Please write out the material that follows, exactly as it stands.

◇ ◇ ◇ ◇ ◇ ◇ ◇

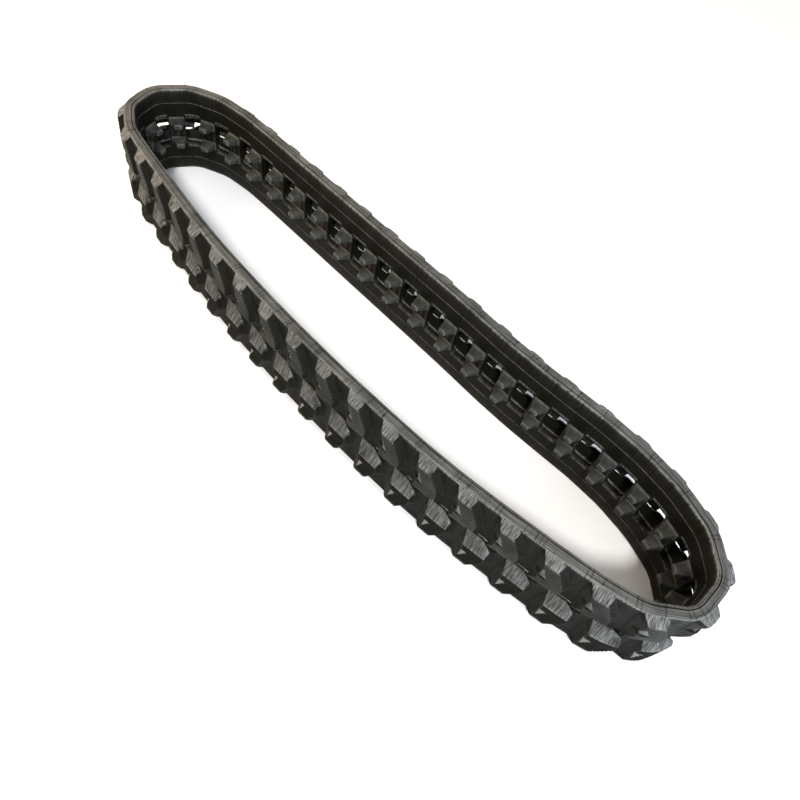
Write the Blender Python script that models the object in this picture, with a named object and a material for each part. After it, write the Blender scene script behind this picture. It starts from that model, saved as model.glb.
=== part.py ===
"""Rubber track for a small excavator: an endless steel-core belt lying on its side edge.

The belt is drawn straight first, in belt coordinates (s along the belt, o outward from the
cord line, z across the belt), and is then bent onto the loop. Each link has a straight zone,
where the steel core sits, and a flexible web, where the loop turns. All lengths are metres.
"""
import math

import bmesh
import bpy
import numpy as np
from mathutils import Matrix, Vector

MM = 0.001

# ---- the belt as a product: 180 mm wide, 72 mm pitch, 41 links ----
WIDTH = 180 * MM
PITCH = 72 * MM
LINKS = 41
INNER_FACE = -10 * MM          # roller side of the rubber, measured from the cord line
OUTER_FACE = 10 * MM           # valley floor on the ground side
TREAD_FACE = 23 * MM           # top of the tread blocks

# ---- the loop: links per zone and clockwise turn of each web in degrees ----
TURN_ZONES = (
    (2, 0.7), (2, -2.3), (1, -0.7), (1, 4.7), (1, 7.9), (1, 11.4), (1, 26.0), (1, 46.0),
    (1, 47.0), (1, 25.0), (1, 5.7), (2, 1.0), (2, 2.6), (6, 1.1), (2, 2.1), (2, 0.3),
    (1, 2.7), (1, 18.0), (1, 38.0), (1, 48.0), (1, 37.0), (1, 20.0), (1, 7.0), (1, 1.2),
    (6, 0.0),
)
RIGID_ZONE = 0.44              # share of the pitch that stays straight at each core
WEB_STEP = math.radians(16.0)  # largest bend of one facet in a web

# ---- sections: the endless moulding is parted so that it can flex ----
SECTION_LINKS = (5, 4, 5, 4, 5, 4, 5, 4, 5)
CUT_PHASE = 0.56               # where in the pitch a section ends
CUT_GAP = 0.15 * MM            # half the gap on the hinge line
CUT_SLOPE = math.tan(math.radians(1.7))

# ---- steel core ----
CORE_SPAN = 136 * MM
CORE_WIDTH = 24 * MM
CORE_O = (-8.4 * MM, -3.4 * MM)
SADDLE_SPAN = 59 * MM
SADDLE_WIDTH = 29 * MM
SADDLE_O = -10.6 * MM
HORN_ROWS = 22 * MM            # each row of guide horns from the middle of the belt
HORN_ROOT = (28 * MM, 15.4 * MM)
HORN_TIP = (15.5 * MM, 9.5 * MM)
HORN_TOP = -34 * MM
CLEARANCE = 0.3 * MM

# ---- sprocket window: a funnel, wide on the roller side ----
WINDOW_INNER = (38 * MM, 64 * MM)
WINDOW_OUTER = (41 * MM, 27 * MM)

# ---- cord ply: two cord bands joined by rungs between the windows ----
PLY_HALF = 0.8 * MM
PLY_MARGIN = 14 * MM
PLY_WINDOW = (48 * MM, 57 * MM)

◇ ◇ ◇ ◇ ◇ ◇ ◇

◆ In response
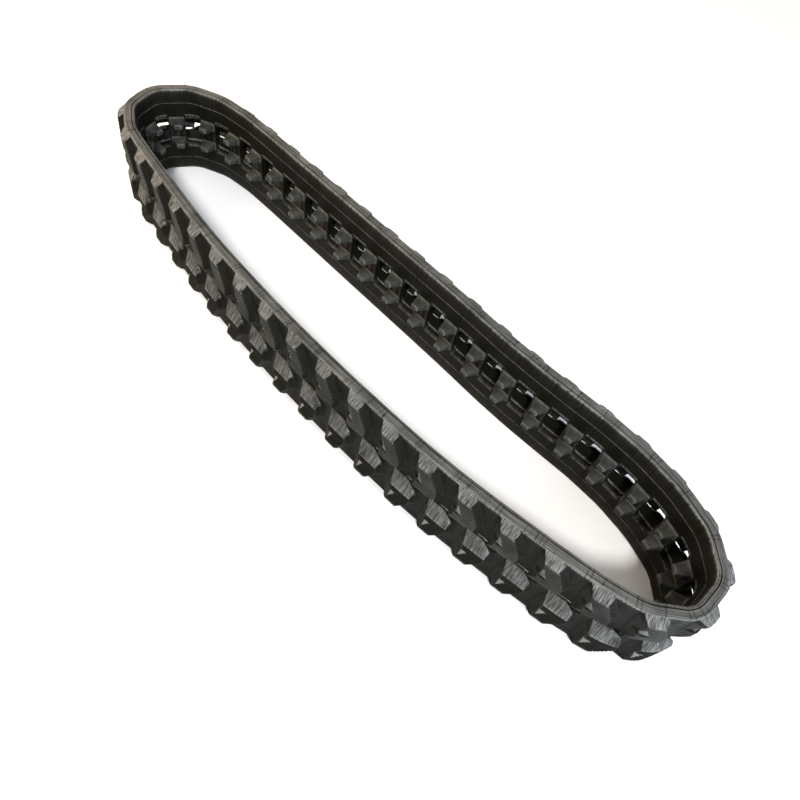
Write the Blender Python script that models the object in this picture, with a named object and a material for each part. After it, write the Blender scene script behind this picture. It starts from that model, saved as model.glb.
=== part.py ===
"""Rubber track for a small excavator: an endless steel-core belt lying on its side edge.

The belt is drawn straight first, in belt coordinates (s along the belt, o outward from the
cord line, z across the belt), and is then bent onto the loop. Each link has a straight zone,
where the steel core sits, and a flexible web, where the loop turns. All lengths are metres.
"""
import math

import bmesh
import bpy
import numpy as np
from mathutils import Matrix, Vector

MM = 0.001

# ---- the belt as a product: 180 mm wide, 72 mm pitch, 41 links ----
WIDTH = 180 * MM
PITCH = 72 * MM
LINKS = 41
INNER_FACE = -10 * MM          # roller side of the rubber, measured from the cord line
OUTER_FACE = 10 * MM           # valley floor on the ground side
TREAD_FACE = 23 * MM           # top of the tread blocks

# ---- the loop: links per zone and clockwise turn of each web in degrees ----
TURN_ZONES = (
    (2, 0.7), (2, -2.3), (1, -0.7), (1, 4.7), (1, 7.9), (1, 11.4), (1, 26.0), (1, 46.0),
    (1, 47.0), (1, 25.0), (1, 5.7), (2, 1.0), (2, 2.6), (6, 1.1), (2, 2.1), (2, 0.3),
    (1, 2.7), (1, 18.0), (1, 38.0), (1, 48.0), (1, 37.0), (1, 20.0), (1, 7.0), (1, 1.2),
    (6, 0.0),
)
RIGID_ZONE = 0.44              # share of the pitch that stays straight at each core
WEB_STEP = math.radians(16.0)  # largest bend of one facet in a web

# ---- sections: the endless moulding is parted so that it can flex ----
SECTION_LINKS = (5, 4, 5, 4, 5, 4, 5, 4, 5)
CUT_PHASE = 0.56               # where in the pitch a section ends
CUT_GAP = 0.15 * MM            # half the gap on the hinge line
CUT_SLOPE = math.tan(math.radians(1.7))

# ---- steel core ----
CORE_SPAN = 136 * MM
CORE_WIDTH = 24 * MM
CORE_O = (-8.4 * MM, -3.4 * MM)
SADDLE_SPAN = 59 * MM
SADDLE_WIDTH = 29 * MM
SADDLE_O = -10.6 * MM
HORN_ROWS = 22 * MM            # each row of guide horns from the middle of the belt
HORN_ROOT = (28 * MM, 15.4 * MM)
HORN_TIP = (15.5 * MM, 9.5 * MM)
HORN_TOP = -34 * MM
CLEARANCE = 0.3 * MM

# ---- sprocket window: a funnel, wide on the roller side ----
WINDOW_INNER = (38 * MM, 64 * MM)
WINDOW_OUTER = (41 * MM, 27 * MM)

# ---- cord ply: two cord bands joined by rungs between the windows ----
PLY_HALF = 0.8 * MM
PLY_MARGIN = 14 * MM
PLY_WINDOW = (48 * MM, 57 * MM)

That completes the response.